Le chemin précis vers un équilibre entre les valeurs religieuses et traditionnelles, d’une part, et les valeurs humanistes libérales, d’autre part, doit être déterminé par des négociations entre les représentants des différents camps. En réalité, le principal problème entre les camps n’est pas qu’il y ait une collision directe entre des opposés polaires, car la plupart des juifs israéliens religieux sont intéressés par les valeurs humanistes démocratiques, et la plupart des juifs israéliens laïques souhaitent que les valeurs traditionnelles continuent d’exister. Le problème est que chaque fois qu’un conflit localisé éclate, les deux camps ont tendance à adopter une position dogmatique qui, à première vue, est totalement opposée aux vues de l’autre, en se basant sur l’argument de la « pente glissante » : Si je cède cette fois, même si la question n’est pas cruciale pour moi, cela renforcera l’autre partie et m’entraînera dans de futures concessions que je ne suis pas prêt à faire.
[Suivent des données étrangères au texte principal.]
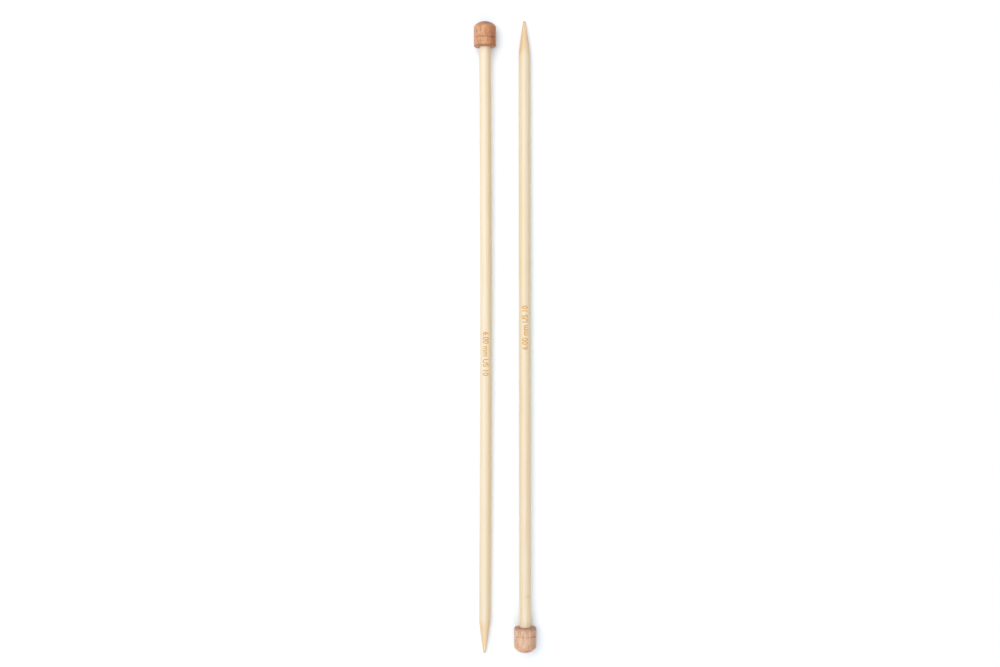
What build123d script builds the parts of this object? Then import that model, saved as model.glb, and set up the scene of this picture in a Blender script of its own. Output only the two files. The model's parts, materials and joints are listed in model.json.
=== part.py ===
from build123d import *
from math import acos, asin, atan2, cos, degrees, hypot, radians, sin, tan
import os

# A pair of straight knitting needles: two bamboo shafts, each glued into a turned wooden knob.
# The needles lie side by side on a flat surface, one turned end for end. The origin is on that surface,
# at the middle of the pair. +Z is up, +Y runs along the needles, and the left needle (-X) has its knob
# at +Y. All sizes are in millimetres.

# Whole needle
needle_length = 330.0  # from the top of the knob's dome to the point
needle_spacing = 21.0  # between the two axes
needle_advance = 0.35  # each needle lies this far towards its own point from the middle of the pair

# Shaft
shaft_radius = 3.0  # the nominal 6.00 mm needle size
point_radius = 0.8  # the blunt point is a small ball
point_half_angle = 7.5  # degrees, of the cone behind the point
shoulder_radius = 35.0  # the arc that eases the cone into the shaft

# Knob
knob_radius = 5.8
knob_length = 13.4
crown_radius = 7.6  # the domed end
crown_corner = 2.0  # rounding between the dome and the side
rim_rounding = 0.8  # rounding round the flat face on the shaft's side
groove_from_face = 4.6  # the ring groove's middle, from the flat face
groove_width = 0.8
groove_depth = 0.35
mouth_chamfer = 0.5  # at the mouth of the bore, a little wider than the shaft

# Glued joint
bore_depth = 9.0
bore_radius = shaft_radius - 0.15
spigot_radius = bore_radius - 0.15
spigot_chamfer = 0.4
glue_floor = 0.3  # glue between the spigot's end and the bottom of the bore

bore_bottom = knob_length - bore_depth
spigot_end = bore_bottom + glue_floor

# Outline of the point, measured along the axis from the top of the dome
point_centre = needle_length - point_radius
cone_angle = radians(point_half_angle)
cone_rise = shaft_radius - shoulder_radius * (1 - cos(cone_angle)) - point_radius * cos(cone_angle)
shoulder_start = (
    point_centre
    + point_radius * sin(cone_angle)
    - cone_rise / tan(cone_angle)
    - shoulder_radius * sin(cone_angle)
)

# A needle rests on its knob's rim and on the shoulder behind its point, so its axis dips towards the point.
# The surface is the common tangent of the rim's rounding and the shoulder's arc.
rim_centre = (knob_length - rim_rounding, knob_radius - rim_rounding)
shoulder_centre = (shoulder_start, shaft_radius - shoulder_radius)
run = shoulder_centre[0] - rim_centre[0]
drop = rim_centre[1] - shoulder_centre[1]
dip = acos((shoulder_radius - rim_rounding) / hypot(run, drop)) - atan2(run, drop)
dome_height = rim_centre[0] * sin(dip) + rim_centre[1] * cos(dip) + rim_rounding


def lying_plane(side, heading):
    """The plane of a needle's outline: local X along its axis from dome to point, local Y its radius."""
    dome_distance = needle_length / 2 * cos(dip) - needle_advance
    return Plane(
        origin=(side * needle_spacing / 2, -heading * dome_distance, dome_height),
        x_dir=(0, heading * cos(dip), -sin(dip)),
        z_dir=(1, 0, 0),
    )


def needle_axis(plane):
    """The line that a needle's outlines are revolved about."""
    return Axis(plane.origin, plane.x_dir)


def make_shaft(plane):
    """Bamboo rod with a spigot at the knob's end and an eased cone with a blunt point at the other."""
    with BuildPart() as shaft:
        with BuildSketch(plane):
            with BuildLine():
                Polyline(
                    (point_centre + point_radius, 0),
                    (spigot_end, 0),
                    (spigot_end, spigot_radius - spigot_chamfer),
                    (spigot_end + spigot_chamfer, spigot_radius),
                    (knob_length, spigot_radius),
                    (knob_length, shaft_radius),
                    (shoulder_start, shaft_radius),
                )
                shoulder = CenterArc(
                    shoulder_centre, shoulder_radius, 90 - point_half_angle, point_half_angle
                )
                point = CenterArc((point_centre, 0), point_radius, 0, 90 - point_half_angle)
                Line(shoulder @ 0, point @ 1)
            make_face()
        revolve(axis=needle_axis(plane))
    return shaft


def make_knob(plane):
    """Turned knob: domed end, ring groove, flat face with a rounded rim, and a blind bore."""
    crown_half_angle = degrees(asin(knob_radius / crown_radius))
    groove_middle = knob_length - groove_from_face
    with BuildPart() as knob:
        with BuildSketch(plane) as outline:
            with BuildLine():
                crown = CenterArc((crown_radius, 0), crown_radius, 180 - crown_half_angle, crown_half_angle)
                Polyline(
                    crown @ 0,
                    (knob_length, knob_radius),
                    (knob_length, bore_radius + mouth_chamfer),
                    (knob_length - mouth_chamfer, bore_radius),
                    (bore_bottom, bore_radius),
                    (bore_bottom, 0),
                    crown @ 1,
                )
            make_face()
            side_corners = outline.vertices().group_by(Axis.Y)[-1].sort_by(Axis.X)
            fillet(side_corners[0], crown_corner)
            fillet(side_corners[-1], rim_rounding)
            with BuildLine():
                Polyline(
                    (groove_middle - groove_width / 2, knob_radius),
                    (groove_middle, knob_radius - groove_depth),
                    (groove_middle + groove_width / 2, knob_radius),
                    close=True,
                )
            make_face(mode=Mode.SUBTRACT)
        revolve(axis=needle_axis(plane))
    return knob


def make_glue(plane):
    """Cured glue between the spigot and the knob's bore, a thin cup."""
    with BuildPart() as glue:
        with BuildSketch(plane):
            with BuildLine():
                Polyline(
                    (bore_bottom, 0),
                    (bore_bottom, bore_radius),
                    (knob_length - mouth_chamfer, bore_radius),
                    (knob_length - mouth_chamfer, spigot_radius),
                    (spigot_end + spigot_chamfer, spigot_radius),
                    (spigot_end, spigot_radius - spigot_chamfer),
                    (spigot_end, 0),
                    close=True,
                )
            make_face()
        revolve(axis=needle_axis(plane))
    return glue


os.makedirs("parts", exist_ok=True)
for name, side, heading in (("left", -1, -1), ("right", 1, 1)):
    plane = lying_plane(side, heading)
    for piece, make in (("shaft", make_shaft), ("knob", make_knob), ("glue", make_glue)):
        made = make(plane)
        made.part.label = f"{name}_{piece}"
        export_step(made.part, f"parts/{name}_{piece}.step")
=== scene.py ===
from math import asin, cos, pi, radians, sin, sqrt
import json

import bmesh
import bpy
from mathutils import Matrix, Vector, noise


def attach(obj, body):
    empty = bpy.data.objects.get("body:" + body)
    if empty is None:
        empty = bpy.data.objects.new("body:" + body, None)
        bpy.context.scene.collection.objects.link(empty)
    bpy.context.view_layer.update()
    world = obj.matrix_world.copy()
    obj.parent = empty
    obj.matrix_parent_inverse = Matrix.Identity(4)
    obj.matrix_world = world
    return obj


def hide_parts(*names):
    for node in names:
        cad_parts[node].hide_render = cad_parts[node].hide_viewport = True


# A pair of straight knitting needles: two bamboo shafts in turned wooden knobs. The CAD shafts and knobs are
# replaced by lathe meshes that carry the grain and the softened edges, and each shaft gets its printed size.
# A piece is built in its needle's own frame: X along the axis from the top of the dome to the point, Y to
# the side, Z up. Lengths are in millimetres, except places and sizes in the studio, which are in metres.

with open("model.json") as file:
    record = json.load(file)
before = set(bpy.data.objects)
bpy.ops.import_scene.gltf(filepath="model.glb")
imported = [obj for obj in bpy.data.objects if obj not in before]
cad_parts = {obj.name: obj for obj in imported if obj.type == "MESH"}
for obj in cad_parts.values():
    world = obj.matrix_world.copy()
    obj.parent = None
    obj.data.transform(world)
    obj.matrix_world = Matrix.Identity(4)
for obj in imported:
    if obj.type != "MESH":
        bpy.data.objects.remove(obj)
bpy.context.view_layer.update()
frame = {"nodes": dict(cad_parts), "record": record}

MM = 0.001

# Shape, as in the CAD part
POINT_RADIUS = 0.8
CONE_HALF_ANGLE = radians(7.5)
SHOULDER_RADIUS = 35.0
CROWN_RADIUS = 7.6
CROWN_CORNER = 2.0
RIM_ROUNDING = 0.8
GROOVE_FROM_FACE = 4.6
GROOVE_WIDTH = 0.8
GROOVE_DEPTH = 0.35
MOUTH_CHAMFER = 0.5
BORE_DEPTH = 9.0
BORE_INSET = 0.15  # how much the bore's radius is under the shaft's
SPIGOT_INSET = 0.3  # and the spigot's
SPIGOT_CHAMFER = 0.4
GLUE_FLOOR = 0.3  # glue between the spigot's end and the bore's floor

# Fineness of the lathe meshes: faces round each, how far apart the rings are, and the steps in each arc
SHAFT_SEGMENTS = 144
KNOB_SEGMENTS = 128
SHAFT_RING_STEP = 1.5
CONE_RING_STEP = 0.35
KNOB_RING_STEP = 0.12
FACE_RING_STEP = 0.18
GROOVE_RING_STEP = 0.09
HIDDEN_RING_STEP = 1.0  # on the spigot and in the bore
END_RING_STEP = 0.8  # on the spigot's flat end and the bore's floor
END_RING_RADIUS = 0.4  # of the ring nearest the middle of those
SHOULDER_STEPS = 14
POINT_STEPS = 10
CROWN_STEPS = 36
CORNER_STEPS = 16
RIM_STEPS = 10
SMOOTH_ANGLE = radians(40)  # sharper edges than this are shaded sharp

# Relief, as (length of a cell, its width, height)
FIBRES = (55, 0.42, 0.012)  # on a shaft, with the waves
WAVES = (38, 4, 0.02)
GRAIN = (7, 0.5, 0.014)  # on a knob, with the turning marks
TURNING_STEP = 0.3
TURNING_HEIGHT = 0.006

# The printed size
MARK_WORDS = "6.00 mm US 10"
MARK_LENGTH = 22.9
MARK_HEIGHT = 3.1
MARK_PROUD = 0.022  # how far the letters stand out of the shaft
MARK_SUNK = 0.05  # and how far into it they reach
MARK_SLICES = 18  # the flat letters are cut into so many strips, which lets them bend round the shaft
LETTER_DEPTH = 0.5  # of the flat letters, before they are scaled to the shaft
LETTER_WEIGHT = 0.012  # how much their strokes are thickened

# Surfaces
DOME_EDGE = 2.6  # how far from the top of the dome its end grain starts to give way to the side
SURFACE_IOR = 1.45
COAT_ROUGHNESS = 0.35

# Camera, straight above the pair
CAMERA_PLACE = (-0.00264, 0.0018, 0.7492)
CAMERA_LENS = 51.3
SENSOR_WIDTH = 36

# Studio: a white floor in a tent of soft round lamps, the strongest high on the left
FLOOR_REACH = 3.0
FLOOR_COLOUR = (0.925, 0.965, 1.0, 1)
SURROUND_COLOUR = (0.89, 0.94, 1, 1)
SURROUND_STRENGTH = 0.44
LAMP_SIZE = 1.2
LAMP_DISTANCE = 1.6
LAMPS = (  # name, azimuth from +X to +Y and elevation in degrees, strength
    ("low_left", 163, 20, 0.225),
    ("high_left", 157, 70, 0.332),
    ("far", 100, 45, 0.187),
    ("near", -90, 45, 0.230),
    ("right", 0, 45, 0.096),
    ("overhead", 0, 90, 0.122),
)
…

Pour cette raison, il est essentiel d’adopter le modèle d’un pacte, c’est-à-dire un accord large qui formalise simultanément la plupart des questions controversées. De cette manière, les deux parties peuvent avoir le sentiment non pas d’avoir créé un dangereux précédent pour l’avenir en concédant, mais d’avoir chacune reçu quelque chose dans d’autres domaines en échange de leurs concessions. Un pacte de ce type fait partie intégrante des projets de constitution proposés ces dernières années en Israël.